Interfacial Relaxation Overstability in a Tangential Electric Field

Abstract

It is well known that electromechanical polarization surface waves propagate along the lines of electric field intensity imposed tangential to the interface between perfectly insulating fluids. These waves have a stiffening effect on electrohydrodynamic equilibria that is analogous to that of the Alfvén surface waves on hydromagnetic equilibria. An investigation is presented of the dynamical effects of charge relaxation on these waves. A self‐consistent model represents the relaxation in terms of an Ohmic conduction process in the bulk of the fluids, with surface shears induced by the free interfacial charges placed in dynamic equilibrium by viscous stresses. The dominant effect of the charge relaxation is to produce overstability.
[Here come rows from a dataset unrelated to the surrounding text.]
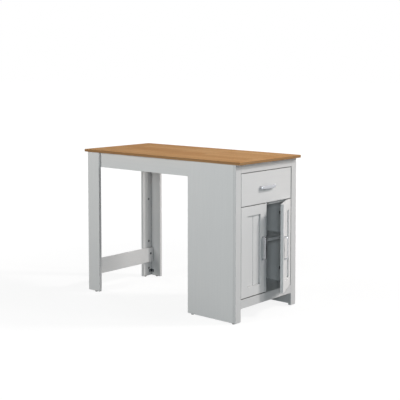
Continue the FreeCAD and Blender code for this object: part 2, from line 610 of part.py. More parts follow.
def cabinet_runner():
    """A steel channel on the batten: its lower lip is the rear roller's track, its front holds a roller."""
    low = ROLLER_Z - ROLLER_RADIUS - ROLLER_PLAY - RUNNER_STEEL
    high = low + RUNNER_HEIGHT
    x_span = (BACK_INNER_X + RUNNER_END_GAP, FRAME_X - RUNNER_END_GAP)
    lip_y = (STILE_Y, STILE_Y + RUNNER_WIDTH)
    web = box(x_span, (STILE_Y, STILE_Y + RUNNER_STEEL), (low, high))
    track = box((x_span[0], FRONT_ROLLER_X - RUNNER_MOUTH), lip_y, (low, low + RUNNER_STEEL))
    guard = box((x_span[0], FRONT_ROLLER_X - GUARD_END), lip_y, (high - RUNNER_STEEL, high))
    hub = FreeCAD.Vector(FRONT_ROLLER_X, STILE_Y, ROLLER_Z)
    return web.fuse([track, guard] + rivet(hub, Y_AXIS)).removeSplitter()


def drawer_runner():
    """A steel angle on the drawer's side: its lip rides on the front roller, its rear holds a roller."""
    web_y = (DRAWER_SIDE_Y - RUNNER_STEEL, DRAWER_SIDE_Y)
    lip_z = ROLLER_Z + ROLLER_RADIUS + ROLLER_PLAY
    x_span = (DRAWER_BACK_X + RUNNER_INSET, FRONT_BACK_X - RUNNER_END_GAP)
    web = box(x_span, web_y, (ROLLER_Z - AXLE_RADIUS - RIVET_CAP, lip_z + RUNNER_STEEL))
    lip_x = (REAR_ROLLER_X + RUNNER_MOUTH, x_span[1])
    lip = box(lip_x, (STILE_Y + LIP_PLAY, web_y[1]), (lip_z, lip_z + RUNNER_STEEL))
    hub = FreeCAD.Vector(REAR_ROLLER_X, DRAWER_SIDE_Y, ROLLER_Z)
    return web.fuse([lip] + rivet(hub, -Y_AXIS)).removeSplitter()


def make_runners():
    """Roller runners: steel on battens and on the drawer's sides, with two pairs of nylon wheels."""
    add_pair("runner_batten", box((BACK_INNER_X, FRAME_X), (INNER_Y, STILE_Y), RUNNER_BATTEN_Z))
    add_pair("runner_cabinet", cabinet_runner())
    add_pair("runner_drawer", drawer_runner())
    wheel_offset = RUNNER_STEEL + ROLLER_SIDE_PLAY + ROLLER_WIDTH / 2
    front = roller(FreeCAD.Vector(FRONT_ROLLER_X, STILE_Y + wheel_offset, ROLLER_Z))
    rear = roller(FreeCAD.Vector(REAR_ROLLER_X, DRAWER_SIDE_Y - wheel_offset, ROLLER_Z))
    add("cabinet_rollers", front, mirrored(front))
    add("drawer_rollers", rear, mirrored(rear))


# ------------------------------------------------------------------------- export
def build():
    make_worktop()
    make_leg()
    make_aprons_and_stretcher()
    make_carcass()
    make_face_frame()
    make_shelf()
    make_cam_fixings()
    make_dowels()
    make_brackets()
    make_glides()
    make_doors()
    make_drawer_box()
    make_runners()
    make_bumpers()
    open_right_door()


def export():
    """Write each node, moved so that the origin is the middle of the base of the whole piece."""
    os.makedirs("parts", exist_ok=True)
    whole = Part.makeCompound([solid for solids in nodes.values() for solid in solids])
    bounds = whole.optimalBoundingBox(False, False)
    shift = FreeCAD.Vector(-bounds.Center.x, -bounds.Center.y, -bounds.ZMin)
    print("nodes", len(nodes), "shift", [round(value, 4) for value in shift])
    print("size", round(bounds.XLength, 3), round(bounds.YLength, 3), round(bounds.ZLength, 3))
    for name, solids in nodes.items():
        shape = solids[0] if len(solids) == 1 else Part.makeCompound(solids)
        shape = shape.copy()
        shape.translate(shift)
        shape.exportStep("parts/" + name + ".step")


build()
export()
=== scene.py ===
import json
import math

import bmesh
import bpy
from mathutils import Matrix, Vector


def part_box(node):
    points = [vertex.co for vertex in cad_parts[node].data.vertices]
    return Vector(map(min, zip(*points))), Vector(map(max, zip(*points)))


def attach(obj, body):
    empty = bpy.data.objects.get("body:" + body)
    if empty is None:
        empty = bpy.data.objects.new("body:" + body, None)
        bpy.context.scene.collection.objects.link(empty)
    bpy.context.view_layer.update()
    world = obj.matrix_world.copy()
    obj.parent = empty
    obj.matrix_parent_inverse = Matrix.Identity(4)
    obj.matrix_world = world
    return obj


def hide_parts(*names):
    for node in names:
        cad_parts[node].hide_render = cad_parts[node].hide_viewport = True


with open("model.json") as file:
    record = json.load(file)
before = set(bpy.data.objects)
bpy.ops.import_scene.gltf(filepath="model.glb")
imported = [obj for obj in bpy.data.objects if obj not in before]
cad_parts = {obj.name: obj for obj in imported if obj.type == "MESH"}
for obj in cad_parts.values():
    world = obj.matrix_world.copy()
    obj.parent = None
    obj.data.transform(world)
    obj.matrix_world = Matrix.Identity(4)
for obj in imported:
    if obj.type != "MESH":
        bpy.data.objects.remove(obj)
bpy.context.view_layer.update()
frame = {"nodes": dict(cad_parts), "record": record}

# The looks of a kitchen table with a storage cabinet under one end, in metres.
# +X is the end with the doors, -Y the long side nearest the camera, Z is up.

NODES = frame["nodes"]
RECORD = frame["record"]

# ------------------------------------------------------------------------- camera
CAMERA_FROM_TOP = (4.2719, -3.8049)     # from the corner of the worktop at the free end, near side
CAMERA_HEIGHT = 1.4197
CAMERA_PITCH = 3.9069           # degrees below the horizon
CAMERA_YAW = 40.9873            # degrees to the left of +Y
CAMERA_LENS = 81.1975
CAMERA_SENSOR = 36.0
CAMERA_SHIFT_Y = -0.18
CAMERA_CLIP = (0.05, 200.0)


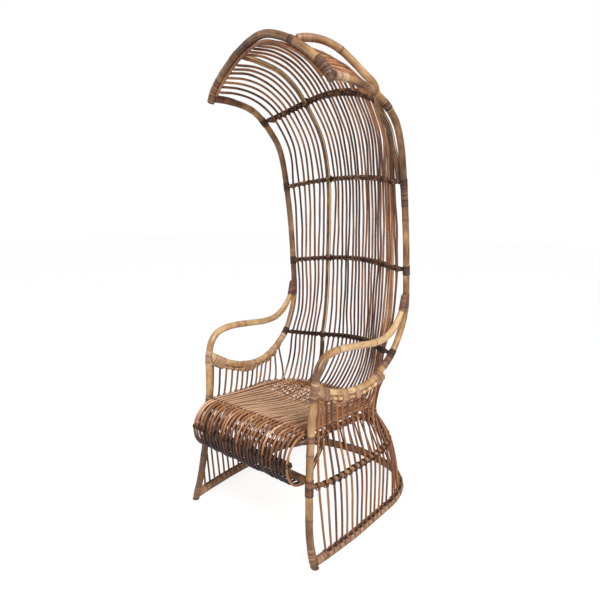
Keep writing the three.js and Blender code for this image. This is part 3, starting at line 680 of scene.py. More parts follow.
def softened(values, rounds=3):
    """Smooths a row of values in place, and gives it back."""
    for _ in range(rounds):
        values[1:-1] = (values[:-2] + 2 * values[1:-1] + values[2:]) / 4
    return values


# Growth rings are small swellings with a dark line.
RING_WIDTH = 8.0
RING_LINE = 2.2
RING_SWELL = 0.045
RING_SPACING = 290
FIRST_RING = (60, 220)
LAST_RING = 20
POLE_SPACING = 5


def ringed(points, radius, rings):
    """Radii of a pole that swells at its growth rings, and their dark lines."""
    along = lengths_along(points)
    radii = np.broadcast_to(np.asarray(radius, float), (len(points),))
    dark_lines_and_painted_shade = np.zeros(len(points))
    for ring in rings:
        off = along - ring
        radii = radii * (1 + RING_SWELL * np.exp(-(off / RING_WIDTH) ** 2))
        dark_lines_and_painted_shade = np.maximum(dark_lines_and_painted_shade, np.exp(-((off - 1) / RING_LINE) ** 2))
    return radii, dark_lines_and_painted_shade


def ring_places(length):
    places = []
    at = random.uniform(*FIRST_RING)
    while at < length - LAST_RING:
        places.append(at)
        at += RING_SPACING * random.uniform(0.8, 1.2)
    return places


def pole(piece, curve, radius, low=0.0, high=1.0, sides=18, rings=None, tones=0.55, lowest=None):
    """Natural pole with growth rings and slow changes of thickness and tone.

    The rings are lengths along the pole. The tones are one value, or stops of share and value.
    """
    points = curve.stretch(low, high, POLE_SPACING)
    shares = np.linspace(low, high, len(points))
    if rings is None:
        rings = ring_places(curve.length * (high - low))
    if callable(radius):
        radius = radius(shares)
    radii, dark_lines_and_painted_shade = ringed(points, radius, rings)
    radii = radii * (1 + softened(random.normal(0, 0.012, len(points)), 6))
    if np.ndim(tones):
        tones = np.interp(shares, *zip(*tones))
    tone = tones + softened(random.uniform(-0.16, 0.16, len(points)), 30)
    piece.tube(points, radii, sides, tone=tone, dark_lines_and_painted_shade=dark_lines_and_painted_shade, lowest=lowest)


def winding(piece, centres, radius, turn, height, sides, tone, samples=6, other=None):
    """Strand wound round a pole, or round two poles side by side, as a sleeve with one ridge per turn.

    A turn takes up a length of the pole, and is cut into a number of samples.
    """
    along = lengths_along(centres)
    count = max(8, int(round(along[-1] / turn * samples)))
    where = np.linspace(0, along[-1], count)
    line = resampled(where, along, centres)
    outward, angle = around(*carried_frames(line), sides)
    phase = where[:, None] / turn + angle[None, :] / (2 * math.pi)
    within = phase - np.floor(phase)
    ridge = np.sqrt(np.clip(1 - (2 * within - 1) ** 2, 0, 1))
    ends = np.minimum(1, np.minimum(where, along[-1] - where) / (0.6 * turn))[:, None]
    reach = radius * (0.9 + 0.1 * ends) + height * ridge * ends
    rings = line[:, None] + outward * reach[..., None]
    if other is not None:
        gap = resampled(where, along, other) - line
        towards = (outward * gap[:, None]).sum(-1) > 0
        rings = rings + np.where(towards[..., None], gap[:, None], 0)
    turns = np.floor(phase).astype(int)
    shades = np.random.RandomState(len(piece.verts) + 3).uniform(*tone, turns.max() - turns.min() + 1)
    # Painted shade darkens the grooves between the turns.
    piece.rings(rings, where, shades[turns - turns.min()], np.clip(1 - ridge * 1.5, 0, 1) * 0.8)


LOOP_SEGMENTS = 18
STRAND_SIDES = 6


def loop(piece, centre, axis_a, axis_b, strand, tone):
    """Closed elliptic strand round a crossing."""
    angle = np.arange(LOOP_SEGMENTS) / LOOP_SEGMENTS * 2 * math.pi
    points = centre + np.cos(angle)[:, None] * axis_a + np.sin(angle)[:, None] * axis_b
    piece.tube(points, strand, STRAND_SIDES, tone=tone, closed=True)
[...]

Experiments are described where this instability appears as a spontaneous oscillation of the interface with wavenumbers directed along the lines of electric field intensity. Detailed analytical results are given for liquid‐gas and liquid‐liquid interfaces. The field required to produce incipient instability and the propagation direction of the observed instability are satisfactorily predicted. It is found that in this liquid‐vapor case, relatively simple explicit expressions can be given for the incipient instability conditions. A discussion is given of the significance of this work for the dielectrophoretic orientation of liquids in the zero‐gravity environments of space.